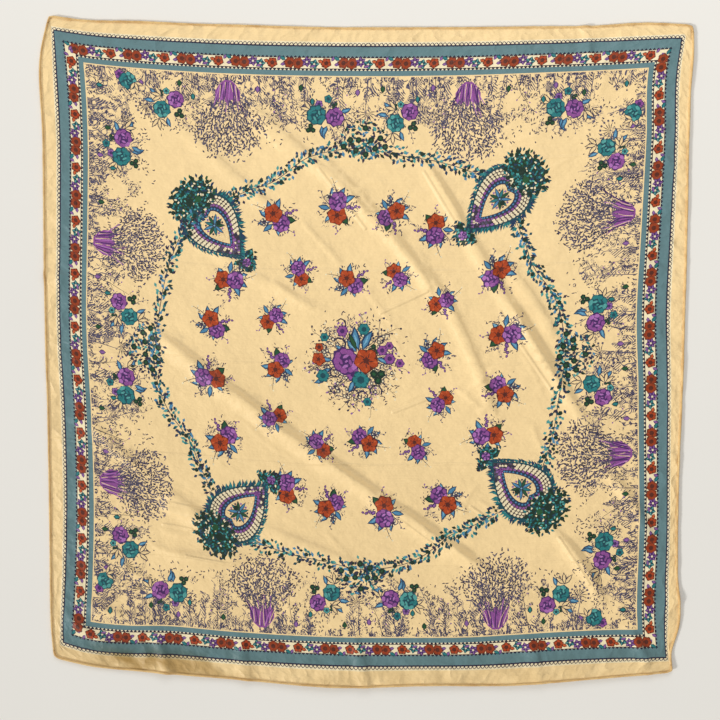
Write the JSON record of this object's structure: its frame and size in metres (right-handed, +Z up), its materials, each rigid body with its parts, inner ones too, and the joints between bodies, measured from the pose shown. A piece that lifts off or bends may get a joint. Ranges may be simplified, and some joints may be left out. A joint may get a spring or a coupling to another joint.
{
  "type": "silk square scarf, laid flat",
  "caption": "Printed silk square scarf laid out flat, its cloth raised in soft diagonal folds, with a narrow hand-rolled hem along every edge.",
  "frame": {"origin": "centre of the scarf's bounding box, on the surface it lies on", "axes": "+Z up out of the printed face, +Y towards the upper edge, +X to the right"},
  "size_m": [0.7846, 0.8062, 0.0072],
  "materials": {
    "printed_silk": "thin cream silk with a soft sheen, printed with teal bands, a flower strip, paisleys, garlands and posies",
    "rolled_silk_hem": "the same silk rolled into a narrow hem and whip-stitched in tan thread"
  },
  "bodies": {
    "root": {"cloth_square": "printed_silk", "rolled_hem_upper": "rolled_silk_hem", "rolled_hem_lower": "rolled_silk_hem", "rolled_hem_left": "rolled_silk_hem", "rolled_hem_right": "rolled_silk_hem"}
  },
  "joints": []
}
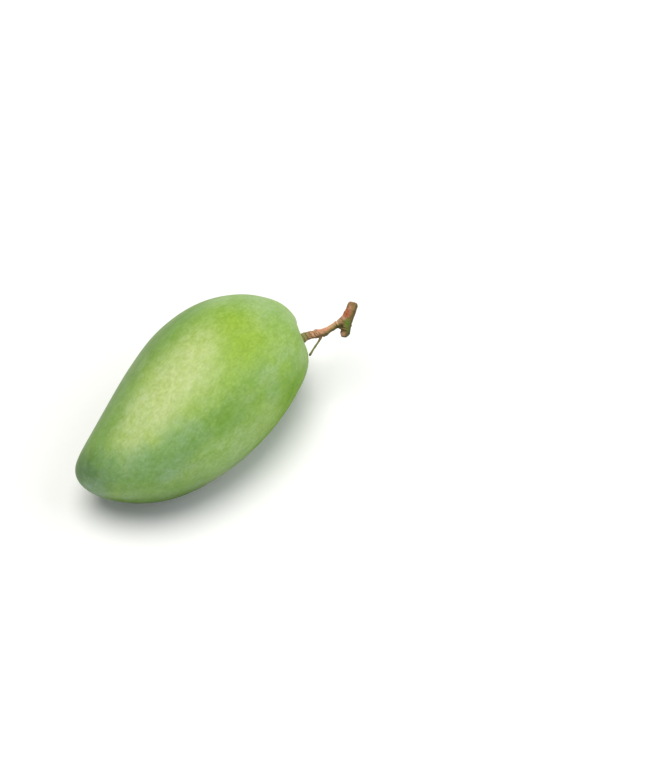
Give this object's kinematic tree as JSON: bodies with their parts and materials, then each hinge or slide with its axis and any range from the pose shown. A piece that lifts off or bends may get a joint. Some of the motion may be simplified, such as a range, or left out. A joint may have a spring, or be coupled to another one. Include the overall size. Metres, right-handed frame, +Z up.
{
  "type": "mango",
  "caption": "Whole green mango with a hooked beak, lying on its cheek, with its short picked stem, branch stub and a thin dry side twig.",
  "frame": {"origin": "centre of the small flat that the fruit rests on, on the surface below it", "axes": "+X along the fruit towards the stem end, +Y to the side that the beak hooks towards, +Z up"},
  "size_m": [0.1565, 0.0768, 0.068],
  "materials": {
    "skin": "green waxy skin with pale bloom and fine dots",
    "bark": "pinkish brown bark, matte, with green and grey patches",
    "dry_twig": "olive brown dry stalk, matte"
  },
  "bodies": {
    "root": {"fruit": "skin", "stem": "bark", "side_twig": "dry_twig"}
  },
  "joints": []
}
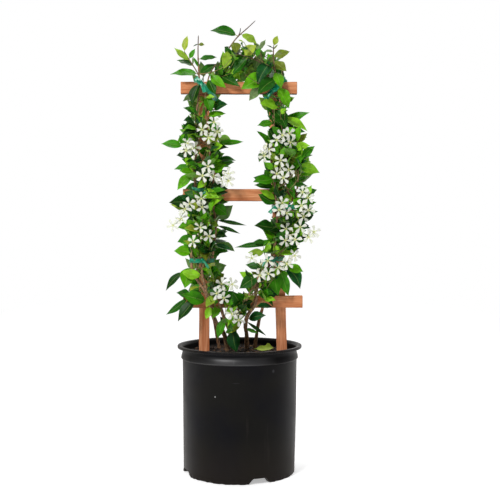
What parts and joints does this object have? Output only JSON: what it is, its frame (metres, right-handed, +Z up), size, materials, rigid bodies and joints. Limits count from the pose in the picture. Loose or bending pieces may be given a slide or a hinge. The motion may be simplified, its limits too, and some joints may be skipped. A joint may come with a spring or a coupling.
{
  "type": "potted star jasmine",
  "caption": "Flowering star jasmine vine tied to a wooden ladder trellis in a black nursery pot, with opposite glossy leaves and clusters of white pinwheel flowers.",
  "frame": {"origin": "on the floor under the middle of the pot", "axes": "+Z up along the plant's height, +X to the right seen from the front, +Y away from the front; the rungs lie on the -Y side of the uprights"},
  "size_m": [0.3212, 0.254, 0.9145],
  "materials": {
    "pot_plastic": "satin",
    "bark_mix": "rough",
    "stained_wood": "matte",
    "nail_steel": "dull",
    "tie_tape": "satin",
    "vine": "glossy leaves",
    "petal": "soft matte",
    "yellow_leaf": "satin"
  },
  "bodies": {
    "root": {"pot": "pot_plastic", "potting_mix": "bark_mix", "trellis_upright_left": "stained_wood", "trellis_upright_right": "stained_wood", "trellis_rung_bottom": "stained_wood", "trellis_rung_middle": "stained_wood", "trellis_rung_top": "stained_wood", "nail_left_bottom": "nail_steel", "nail_right_bottom": "nail_steel", "nail_left_middle": "nail_steel", "nail_right_middle": "nail_steel", "nail_left_top": "nail_steel", "nail_right_top": "nail_steel", "tie_left_lower": "tie_tape", "tie_left_upper": "tie_tape", "tie_right_lower": "tie_tape", "tie_right_middle": "tie_tape", "tie_left_top": "tie_tape", "tie_right_top": "tie_tape", "stem_left_main": "vine", "stem_left_inner": "vine", "stem_left_rear": "vine", "stem_cross_front": "vine", "stem_right_main": "vine", "stem_right_rear": "vine", "cyme_01": "petal", "cyme_02": "petal", "cyme_03": "petal", "cyme_04": "petal", "cyme_05": "petal", "cyme_06": "petal", "cyme_07": "petal", "cyme_08": "petal", "cyme_09": "petal", "cyme_10": "petal", "cyme_11": "petal", "cyme_12": "petal", "cyme_13": "petal", "cyme_14": "petal", "cyme_15": "petal", "cyme_16": "petal", "cyme_17": "petal", "cyme_18": "petal", "cyme_19": "petal", "cyme_20": "petal", "cyme_21": "petal", "fallen_leaf": "yellow_leaf"}
  },
  "joints": []
}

**Stated goal:** Reproduce the records word for word.

**Answer to the exercise:**
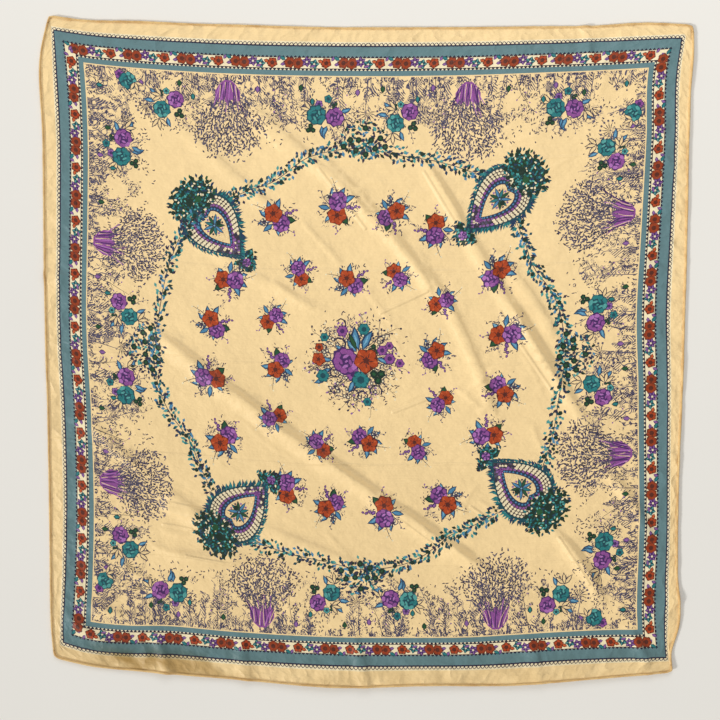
Write the JSON record of this object's structure: its frame and size in metres (right-handed, +Z up), its materials, each rigid body with its parts, inner ones too, and the joints between bodies, measured from the pose shown. A piece that lifts off or bends may get a joint. Ranges may be simplified, and some joints may be left out. A joint may get a spring or a coupling to another joint.
{
  "type": "silk square scarf, laid flat",
  "caption": "Printed silk square scarf laid out flat, its cloth raised in soft diagonal folds, with a narrow hand-rolled hem along every edge.",
  "frame": {"origin": "centre of the scarf's bounding box, on the surface it lies on", "axes": "+Z up out of the printed face, +Y towards the upper edge, +X to the right"},
  "size_m": [0.7846, 0.8062, 0.0072],
  "materials": {
    "printed_silk": "thin cream silk with a soft sheen, printed with teal bands, a flower strip, paisleys, garlands and posies",
    "rolled_silk_hem": "the same silk rolled into a narrow hem and whip-stitched in tan thread"
  },
  "bodies": {
    "root": {"cloth_square": "printed_silk", "rolled_hem_upper": "rolled_silk_hem", "rolled_hem_lower": "rolled_silk_hem", "rolled_hem_left": "rolled_silk_hem", "rolled_hem_right": "rolled_silk_hem"}
  },
  "joints": []
}
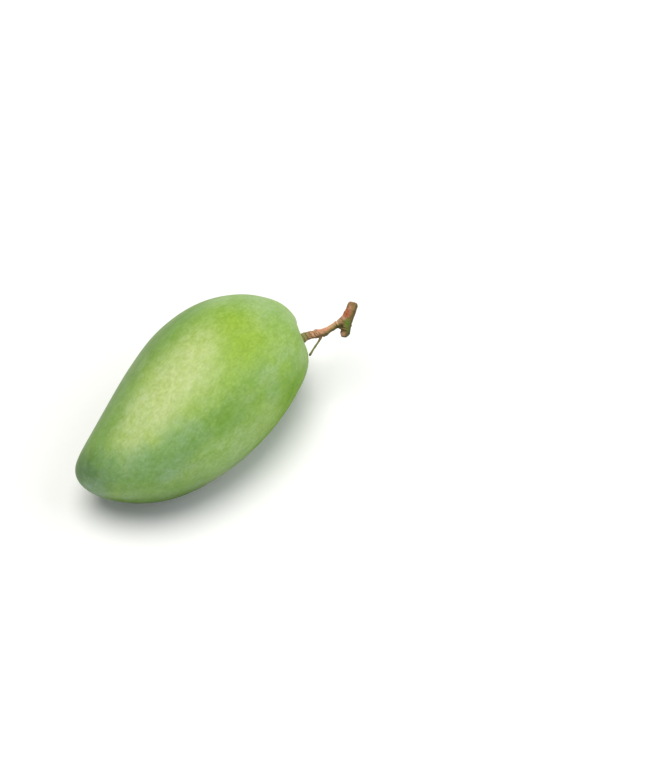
Give this object's kinematic tree as JSON: bodies with their parts and materials, then each hinge or slide with its axis and any range from the pose shown. A piece that lifts off or bends may get a joint. Some of the motion may be simplified, such as a range, or left out. A joint may have a spring, or be coupled to another one. Include the overall size. Metres, right-handed frame, +Z up.
{
  "type": "mango",
  "caption": "Whole green mango with a hooked beak, lying on its cheek, with its short picked stem, branch stub and a thin dry side twig.",
  "frame": {"origin": "centre of the small flat that the fruit rests on, on the surface below it", "axes": "+X along the fruit towards the stem end, +Y to the side that the beak hooks towards, +Z up"},
  "size_m": [0.1565, 0.0768, 0.068],
  "materials": {
    "skin": "green waxy skin with pale bloom and fine dots",
    "bark": "pinkish brown bark, matte, with green and grey patches",
    "dry_twig": "olive brown dry stalk, matte"
  },
  "bodies": {
    "root": {"fruit": "skin", "stem": "bark", "side_twig": "dry_twig"}
  },
  "joints": []
}
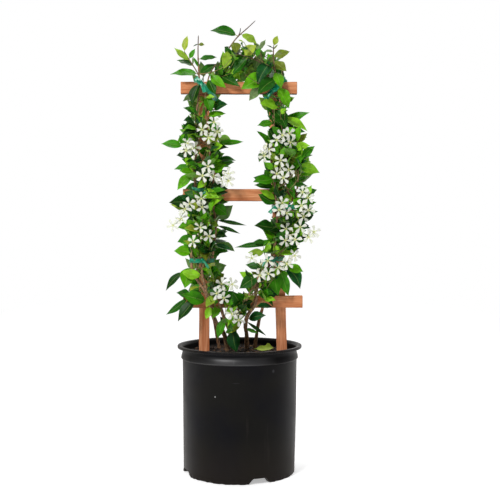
What parts and joints does this object have? Output only JSON: what it is, its frame (metres, right-handed, +Z up), size, materials, rigid bodies and joints. Limits count from the pose in the picture. Loose or bending pieces may be given a slide or a hinge. The motion may be simplified, its limits too, and some joints may be skipped. A joint may come with a spring or a coupling.
{
  "type": "potted star jasmine",
  "caption": "Flowering star jasmine vine tied to a wooden ladder trellis in a black nursery pot, with opposite glossy leaves and clusters of white pinwheel flowers.",
  "frame": {"origin": "on the floor under the middle of the pot", "axes": "+Z up along the plant's height, +X to the right seen from the front, +Y away from the front; the rungs lie on the -Y side of the uprights"},
  "size_m": [0.3212, 0.254, 0.9145],
  "materials": {
    "pot_plastic": "satin",
    "bark_mix": "rough",
    "stained_wood": "matte",
    "nail_steel": "dull",
    "tie_tape": "satin",
    "vine": "glossy leaves",
    "petal": "soft matte",
    "yellow_leaf": "satin"
  },
  "bodies": {
    "root": {"pot": "pot_plastic", "potting_mix": "bark_mix", "trellis_upright_left": "stained_wood", "trellis_upright_right": "stained_wood", "trellis_rung_bottom": "stained_wood", "trellis_rung_middle": "stained_wood", "trellis_rung_top": "stained_wood", "nail_left_bottom": "nail_steel", "nail_right_bottom": "nail_steel", "nail_left_middle": "nail_steel", "nail_right_middle": "nail_steel", "nail_left_top": "nail_steel", "nail_right_top": "nail_steel", "tie_left_lower": "tie_tape", "tie_left_upper": "tie_tape", "tie_right_lower": "tie_tape", "tie_right_middle": "tie_tape", "tie_left_top": "tie_tape", "tie_right_top": "tie_tape", "stem_left_main": "vine", "stem_left_inner": "vine", "stem_left_rear": "vine", "stem_cross_front": "vine", "stem_right_main": "vine", "stem_right_rear": "vine", "cyme_01": "petal", "cyme_02": "petal", "cyme_03": "petal", "cyme_04": "petal", "cyme_05": "petal", "cyme_06": "petal", "cyme_07": "petal", "cyme_08": "petal", "cyme_09": "petal", "cyme_10": "petal", "cyme_11": "petal", "cyme_12": "petal", "cyme_13": "petal", "cyme_14": "petal", "cyme_15": "petal", "cyme_16": "petal", "cyme_17": "petal", "cyme_18": "petal", "cyme_19": "petal", "cyme_20": "petal", "cyme_21": "petal", "fallen_leaf": "yellow_leaf"}
  },
  "joints": []
}